Corbyn has recently announced he wants to create an Orwellian sounding “Ministry of Peace” to sit between the MoD and the Foreign Office. Such apparently high-minded idealism is hopelessly at odds with the realpolitik that drives much of global politics and is music to the ears of Putin and his kind. Corbyn rightly suggests the UK should be “actively engaged in seeking peaceful solutions to the world’s problems”. But we stand much greater chance of getting those solutions if we are equipped with forces that can uphold international law and face down bullies and tyrants.

Corbyn anti Trident

The Labour manifesto says they would replace the Trident submarines. Jeremy Corbyn speaking at the Stop Trident rally, February 2016. Photo: Garry Knight via Flickr.

The Labour party election manifesto says they remain committed to Trident, while the leadership says they could never actually use nuclear weapons, thus undermining the point of a deterrent. There is chaos and division within the party over this and many other issues. Although it has some good MPs, Labour is clearly unfit to form a coherent government or be trusted with the security of the nation.

Fortunately, it looks very unlikely Corbyn will ever be Prime Minster. What is most concerning is the lack of effective opposition to hold the Tories accountable. On defence matters, in particular, Labour’s lack of credibility and confused thinking leaves the Defence Select Committee (with its limited powers), and a few well-meaning backbenchers as the only real challenge in Westminster to Tory mismanagement at the MoD.

SDSR 2018?

The election of Donald Trump and the Brexit vote are seen by some as reasons for another defence review in 2018, ahead of the planned 2020 review. This is the view of the Prime Minister’s national security adviser, Mark Sedwill. There is some merit in the argument from a strategy perspective but without the promise of more funds, it would be a largely academic exercise and could cause more unhelpful disruption in the MoD.
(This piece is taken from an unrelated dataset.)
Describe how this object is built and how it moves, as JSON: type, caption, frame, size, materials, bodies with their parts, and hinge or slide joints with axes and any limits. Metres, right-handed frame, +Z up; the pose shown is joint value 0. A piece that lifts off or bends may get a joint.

An open letter to the Government on written on 11th May, signed former senior officers says the Prime Minister must confront “the need for a brutally honest appreciation of the budget for and capabilities of the UK’s armed forces”. But they argue we do not need another defence review because the 2015 SDSR equipment plan was essentially sound. However, they recognise that the promises of 2015 were never fully funded… “and if this means a commitment to increase expenditure over the lifetime of the Parliament, then do it”. 

A few reasons for optimism

Despite the large funding gap, it is better to have the promises made in the 2015 SDSR than just a bleak round of cuts that we had in 2010. The weakening pound may be a boost for UK warship exports and could make the Type 26 and 31 attractive to foreign buyers. The conditions created by Brexit further enhance the RN’s case at a time when Britain needs to show it remains engaged with the world. The RN is still the strongest navy in Europe, we should invest further in this useful asset which can contribute further to European security through NATO. New equipment is arriving, slow and in small numbers, though it maybe. The aircraft carriers and their aircraft are coming. The first Tide class tanker has arrived in the UK with 3 more soon to follow. The seven Astute class submarines are potentially the best SSNs in the world and construction of the first Type 26 frigate will begin in July.

The Tories are firmly behind Trident renewal programme which is central to both UK defence and the future of the RN. Although there are concerns about the cost there are encouraging signs that the programme will be managed very carefully. A respected financial troubleshooter from the Treasury, Julian Kelly was recently appointed Director General, Nuclear and the Dreadnought submarine programme will be managed with much more care and stricter financial control than typical defence projects.

It is interesting to note that while the Tories look likely to win the election convincingly, the leaders of all the other parties in Westminster (except the DUP) are anti-Trident; Jeremy Corbyn (Labour), Angus Robertson (SNP), Tim Farron (Lib Dem) and Caroline Lucas (Green). It would seem the electorate better understands the value of Trident than many Westminster liberals, a policy of unilateral disarmament is historically electoral suicide.